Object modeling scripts
┄┄┄┄┄┄┄┄┄┄┄┄┄┄┄┄┄┄┄┄

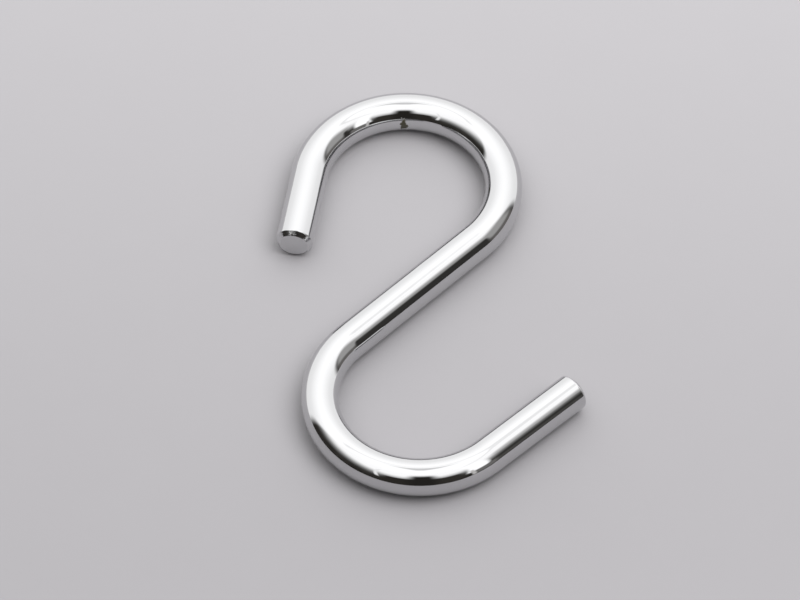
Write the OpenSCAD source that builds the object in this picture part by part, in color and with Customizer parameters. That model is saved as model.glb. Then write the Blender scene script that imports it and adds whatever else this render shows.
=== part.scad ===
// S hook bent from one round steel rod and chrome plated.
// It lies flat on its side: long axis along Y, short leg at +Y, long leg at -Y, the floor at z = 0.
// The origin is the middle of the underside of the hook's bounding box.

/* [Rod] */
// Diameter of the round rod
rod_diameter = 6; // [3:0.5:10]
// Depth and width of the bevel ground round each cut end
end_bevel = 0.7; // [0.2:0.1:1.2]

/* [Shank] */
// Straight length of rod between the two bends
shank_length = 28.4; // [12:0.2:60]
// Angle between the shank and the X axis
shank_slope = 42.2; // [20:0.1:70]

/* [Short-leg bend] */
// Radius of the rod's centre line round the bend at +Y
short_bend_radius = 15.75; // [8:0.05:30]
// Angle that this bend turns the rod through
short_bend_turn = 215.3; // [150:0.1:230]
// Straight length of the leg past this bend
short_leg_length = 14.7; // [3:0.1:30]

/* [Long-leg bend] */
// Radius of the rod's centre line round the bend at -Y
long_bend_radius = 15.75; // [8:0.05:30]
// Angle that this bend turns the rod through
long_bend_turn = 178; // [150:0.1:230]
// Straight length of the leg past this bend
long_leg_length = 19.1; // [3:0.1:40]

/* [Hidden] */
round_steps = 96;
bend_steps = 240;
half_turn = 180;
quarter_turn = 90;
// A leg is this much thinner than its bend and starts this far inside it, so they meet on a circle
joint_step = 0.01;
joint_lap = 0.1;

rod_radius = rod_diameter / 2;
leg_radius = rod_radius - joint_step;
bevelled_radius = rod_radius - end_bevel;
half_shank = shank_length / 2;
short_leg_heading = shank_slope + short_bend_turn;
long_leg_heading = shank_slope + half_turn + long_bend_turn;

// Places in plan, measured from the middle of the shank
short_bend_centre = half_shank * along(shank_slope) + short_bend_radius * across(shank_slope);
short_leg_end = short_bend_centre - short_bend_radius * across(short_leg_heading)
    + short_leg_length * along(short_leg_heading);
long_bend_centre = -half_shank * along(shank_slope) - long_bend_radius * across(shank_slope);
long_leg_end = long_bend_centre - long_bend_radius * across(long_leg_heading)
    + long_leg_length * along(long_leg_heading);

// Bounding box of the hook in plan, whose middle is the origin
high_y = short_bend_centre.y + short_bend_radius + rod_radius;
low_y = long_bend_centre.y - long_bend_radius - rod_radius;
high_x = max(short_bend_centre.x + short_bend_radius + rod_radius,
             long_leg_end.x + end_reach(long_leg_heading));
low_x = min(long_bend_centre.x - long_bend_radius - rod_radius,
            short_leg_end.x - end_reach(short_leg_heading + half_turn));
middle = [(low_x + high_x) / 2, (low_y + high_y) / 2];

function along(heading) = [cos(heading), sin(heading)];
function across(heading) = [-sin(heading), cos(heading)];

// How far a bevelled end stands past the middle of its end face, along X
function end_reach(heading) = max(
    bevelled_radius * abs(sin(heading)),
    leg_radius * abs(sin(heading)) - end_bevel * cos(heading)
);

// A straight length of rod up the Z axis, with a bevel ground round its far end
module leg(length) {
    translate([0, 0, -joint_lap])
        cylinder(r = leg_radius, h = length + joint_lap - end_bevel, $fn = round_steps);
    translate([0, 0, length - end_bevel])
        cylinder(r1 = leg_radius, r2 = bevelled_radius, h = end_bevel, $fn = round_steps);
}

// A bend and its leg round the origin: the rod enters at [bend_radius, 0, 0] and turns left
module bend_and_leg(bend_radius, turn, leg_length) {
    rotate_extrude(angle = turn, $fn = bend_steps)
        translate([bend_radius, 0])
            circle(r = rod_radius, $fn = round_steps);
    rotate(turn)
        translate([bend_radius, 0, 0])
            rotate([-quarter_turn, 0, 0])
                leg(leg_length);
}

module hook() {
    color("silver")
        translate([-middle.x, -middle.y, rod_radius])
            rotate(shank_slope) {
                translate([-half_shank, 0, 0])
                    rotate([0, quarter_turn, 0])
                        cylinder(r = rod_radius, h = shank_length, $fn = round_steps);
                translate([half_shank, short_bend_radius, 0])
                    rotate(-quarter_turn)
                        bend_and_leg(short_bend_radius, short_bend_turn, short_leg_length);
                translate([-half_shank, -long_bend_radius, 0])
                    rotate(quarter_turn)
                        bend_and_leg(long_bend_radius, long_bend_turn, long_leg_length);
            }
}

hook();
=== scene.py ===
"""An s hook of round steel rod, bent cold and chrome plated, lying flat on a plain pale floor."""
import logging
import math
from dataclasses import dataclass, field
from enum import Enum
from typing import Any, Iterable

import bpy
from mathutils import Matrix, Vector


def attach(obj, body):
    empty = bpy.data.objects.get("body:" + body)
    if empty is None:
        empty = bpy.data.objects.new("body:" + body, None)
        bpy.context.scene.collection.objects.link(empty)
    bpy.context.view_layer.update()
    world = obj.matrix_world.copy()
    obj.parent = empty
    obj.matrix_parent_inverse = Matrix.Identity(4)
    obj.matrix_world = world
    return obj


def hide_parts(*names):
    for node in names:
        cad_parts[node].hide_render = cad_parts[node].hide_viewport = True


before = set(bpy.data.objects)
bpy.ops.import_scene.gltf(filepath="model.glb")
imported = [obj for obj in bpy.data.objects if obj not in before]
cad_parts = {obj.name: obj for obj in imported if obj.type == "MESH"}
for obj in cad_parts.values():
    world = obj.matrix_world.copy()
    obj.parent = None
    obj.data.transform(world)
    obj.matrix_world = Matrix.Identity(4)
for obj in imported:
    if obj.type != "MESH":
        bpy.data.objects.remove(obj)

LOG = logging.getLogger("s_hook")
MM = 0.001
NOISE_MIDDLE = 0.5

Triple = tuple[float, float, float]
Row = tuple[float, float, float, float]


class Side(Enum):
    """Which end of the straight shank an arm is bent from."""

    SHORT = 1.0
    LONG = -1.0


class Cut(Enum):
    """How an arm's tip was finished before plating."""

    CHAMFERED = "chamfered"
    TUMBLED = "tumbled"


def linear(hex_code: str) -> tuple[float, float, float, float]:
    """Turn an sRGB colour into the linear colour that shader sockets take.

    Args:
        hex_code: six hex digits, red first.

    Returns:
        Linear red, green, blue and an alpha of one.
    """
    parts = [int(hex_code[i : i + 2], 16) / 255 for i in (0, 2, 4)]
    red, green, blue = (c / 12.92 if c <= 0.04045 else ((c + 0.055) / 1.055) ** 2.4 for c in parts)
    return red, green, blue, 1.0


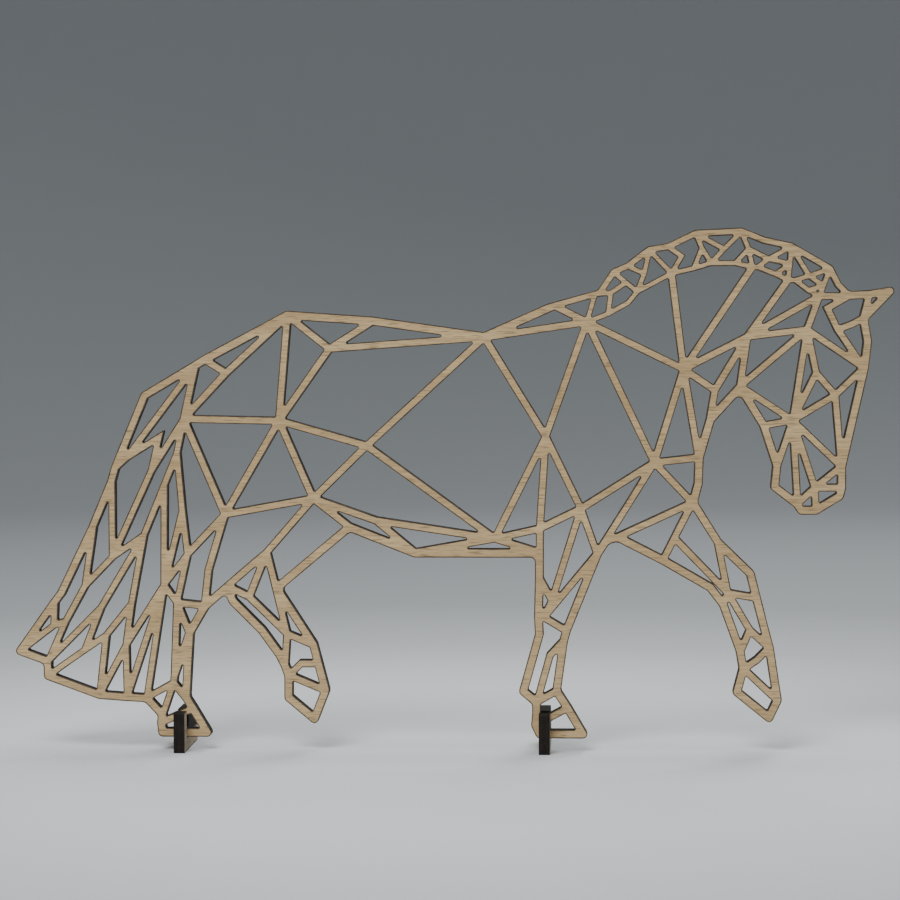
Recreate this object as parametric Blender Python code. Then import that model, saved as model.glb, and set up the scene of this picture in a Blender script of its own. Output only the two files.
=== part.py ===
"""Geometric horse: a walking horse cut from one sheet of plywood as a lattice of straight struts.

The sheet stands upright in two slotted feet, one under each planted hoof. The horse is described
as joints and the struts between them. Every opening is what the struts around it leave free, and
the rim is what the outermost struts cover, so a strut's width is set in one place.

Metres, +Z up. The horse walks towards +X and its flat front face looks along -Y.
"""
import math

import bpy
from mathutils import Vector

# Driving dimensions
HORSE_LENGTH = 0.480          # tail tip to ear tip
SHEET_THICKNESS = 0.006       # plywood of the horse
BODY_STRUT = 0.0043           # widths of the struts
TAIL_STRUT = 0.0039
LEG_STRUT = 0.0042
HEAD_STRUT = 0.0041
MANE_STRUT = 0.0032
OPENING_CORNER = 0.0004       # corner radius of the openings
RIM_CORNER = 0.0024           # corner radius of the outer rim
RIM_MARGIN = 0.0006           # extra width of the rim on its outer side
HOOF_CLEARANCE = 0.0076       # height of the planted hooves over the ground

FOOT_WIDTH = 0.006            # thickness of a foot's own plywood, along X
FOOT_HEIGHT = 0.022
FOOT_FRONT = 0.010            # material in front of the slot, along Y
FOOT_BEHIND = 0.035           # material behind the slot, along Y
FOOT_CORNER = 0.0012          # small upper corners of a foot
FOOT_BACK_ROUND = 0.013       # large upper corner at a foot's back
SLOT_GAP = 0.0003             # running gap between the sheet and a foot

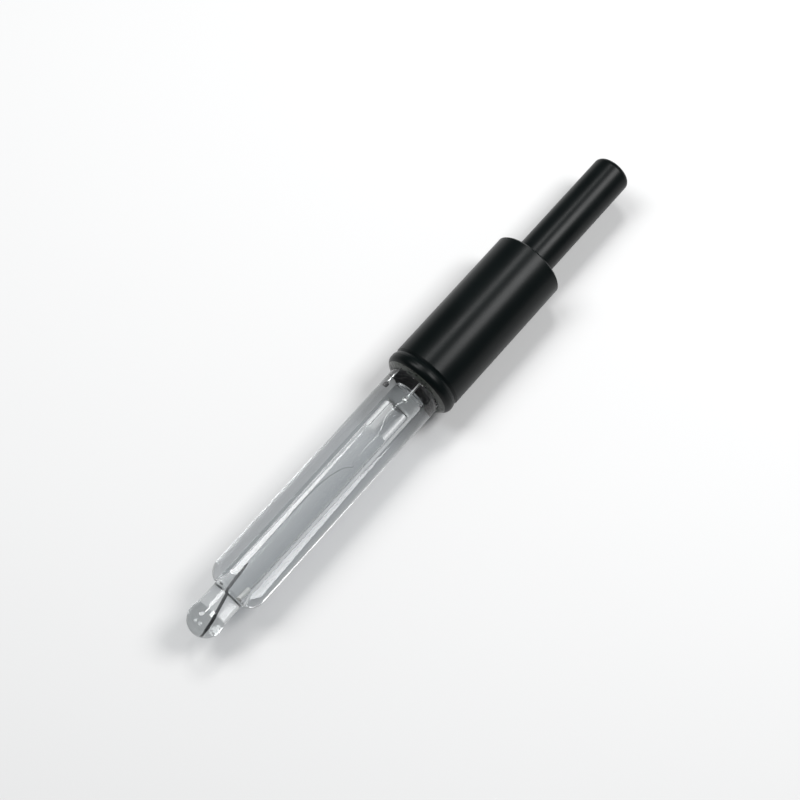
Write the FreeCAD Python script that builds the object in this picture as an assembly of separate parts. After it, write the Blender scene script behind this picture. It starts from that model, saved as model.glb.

┄┄┄┄┄┄┄┄┄┄┄┄┄┄┄┄┄┄┄┄

▶ _AIM_
Among the records above, extract exactly the lines from the line with "translate([-half_shank, 0, 0])" to the line with "Row = tuple[float, float, float, float]", both lines included, and leave out the rest.

▶ _WORKED ANSWER_
                translate([-half_shank, 0, 0])
                    rotate([0, quarter_turn, 0])
                        cylinder(r = rod_radius, h = shank_length, $fn = round_steps);
                translate([half_shank, short_bend_radius, 0])
                    rotate(-quarter_turn)
                        bend_and_leg(short_bend_radius, short_bend_turn, short_leg_length);
                translate([-half_shank, -long_bend_radius, 0])
                    rotate(quarter_turn)
                        bend_and_leg(long_bend_radius, long_bend_turn, long_leg_length);
            }
}

hook();
=== scene.py ===
"""An s hook of round steel rod, bent cold and chrome plated, lying flat on a plain pale floor."""
import logging
import math
from dataclasses import dataclass, field
from enum import Enum
from typing import Any, Iterable

import bpy
from mathutils import Matrix, Vector


def attach(obj, body):
    empty = bpy.data.objects.get("body:" + body)
    if empty is None:
        empty = bpy.data.objects.new("body:" + body, None)
        bpy.context.scene.collection.objects.link(empty)
    bpy.context.view_layer.update()
    world = obj.matrix_world.copy()
    obj.parent = empty
    obj.matrix_parent_inverse = Matrix.Identity(4)
    obj.matrix_world = world
    return obj


def hide_parts(*names):
    for node in names:
        cad_parts[node].hide_render = cad_parts[node].hide_viewport = True


before = set(bpy.data.objects)
bpy.ops.import_scene.gltf(filepath="model.glb")
imported = [obj for obj in bpy.data.objects if obj not in before]
cad_parts = {obj.name: obj for obj in imported if obj.type == "MESH"}
for obj in cad_parts.values():
    world = obj.matrix_world.copy()
    obj.parent = None
    obj.data.transform(world)
    obj.matrix_world = Matrix.Identity(4)
for obj in imported:
    if obj.type != "MESH":
        bpy.data.objects.remove(obj)

LOG = logging.getLogger("s_hook")
MM = 0.001
NOISE_MIDDLE = 0.5

Triple = tuple[float, float, float]
Row = tuple[float, float, float, float]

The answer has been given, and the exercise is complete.